I have decided that I need to get to know my body again…fresh…as if I didn’t have a history with Thin Within or with my body and eating 0 to 5. So yesterday, I began the process of starting from scratch. Including with the “Bodometer” process, asking God to help me identify my hunger numbers afresh. “What does 0 feel like now?” “What does a 5 feel like now?” “What should I call this sensation, Lord? Is it a 3?” And to begin to eat less food, even if it means I eat more frequently because I get hungry more often. I have stopped listening to the voice of God speaking to me, thinking I knew what I could or couldn’t eat and when based on all my experience. Enough of that! For whatever reason my body has changed and I need to invite the One Who created me to teach me about my body all over again!

Rather than be frustrated, I choose to view this as an exciting new adventure. The thing I don’t get excited about, though, is that I know it means eating less food than I have been for a year…and maybe two! The fact I don’t want to let go of more food to honor the One who let go of his Kingly glory in heaven and his human life on earth to save my soul really tells me a lot. It saddens me…

One thing I rediscovered, though, yesterday as I returned to this process–if I capture THIS moment, if in THIS moment I say no to the flesh and yes to His leading, no to my flesh and die to self…and throw away the food he is leading me NOT to eat (or put it back in a container in the fridge–whatever!)…if I do that in this moment (it takes only a moment to make a choice to obey his leading), then it is followed not by moments or minutes or hours of regret, but it is followed, instead, by moments, minutes and hours of joy delighting in the the fact that I obeyed his call. It is a wonderful exchange!

Continuing in chapter 6 of Get Thin Stay Thin, I read…

God allows us to see the futility of placing our hope and trust in the false idols we embrace. Then he invites us to discover the aching, unfulfilled emptiness at the core of our being and to take the first step toward God-centered healing. GTST, p. 128

Perhaps when I began this leg of the journey in November 2006 (when I began this blog), my focus wasn’t God-centered healing. It was “fix my body”-focused healing. So it wasn’t really healing at all. I really really needed not to keep adding to my head knowledge. I needed to have my body change. I was worried about my health…about waking up in heaven. Seriously. That is what scared me into practical change.

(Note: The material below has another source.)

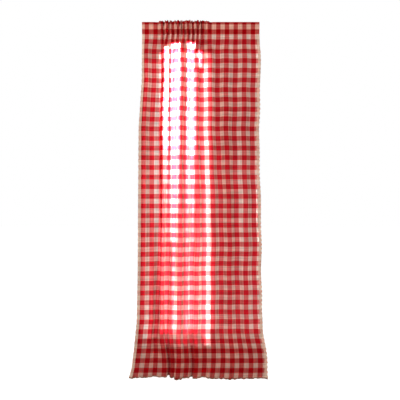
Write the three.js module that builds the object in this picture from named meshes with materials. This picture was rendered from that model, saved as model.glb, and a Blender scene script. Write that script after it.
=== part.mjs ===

But since that time for whatever reason–noble or not–I have allowed getting a thin body to be an idol and to be my identity. Even before I began to gain weight, God was trying to get me to see that I was in such an arrogant place. I’ve been clinging to idols all through this process. He now calls me to recognize this fact and to:

LAY THEM DOWN…

I grieve this truth. I grieve that I could take something so good and still turn it into something so wrong. Like Judy mentioned in her quote from yesterday…something worthwhile has become graveclothes…the very thing that keeps me bound from experiencing the resurrection life God intends.

There is definitely an aching, unfulfilled emptiness at the core of my being.

But I see the light ahead. There IS hope.

I step toward what you want Lord. I invite you to heal me. I want to be focused on you, Lord, not my jeans, not the reflection in the mirror, not on what my friends call “looking ‘hot,'”…I want YOUR wholeness, YOUR holiness. But, Lord, I DO want to be thin again. I want a body that is fit. I want to be energetic. But I want all of this in a way that you direct with YOU as my focus, depending on YOU to heal me through and through. I want these changes to come forth from inside of me…from within. Genuine…from the inside out.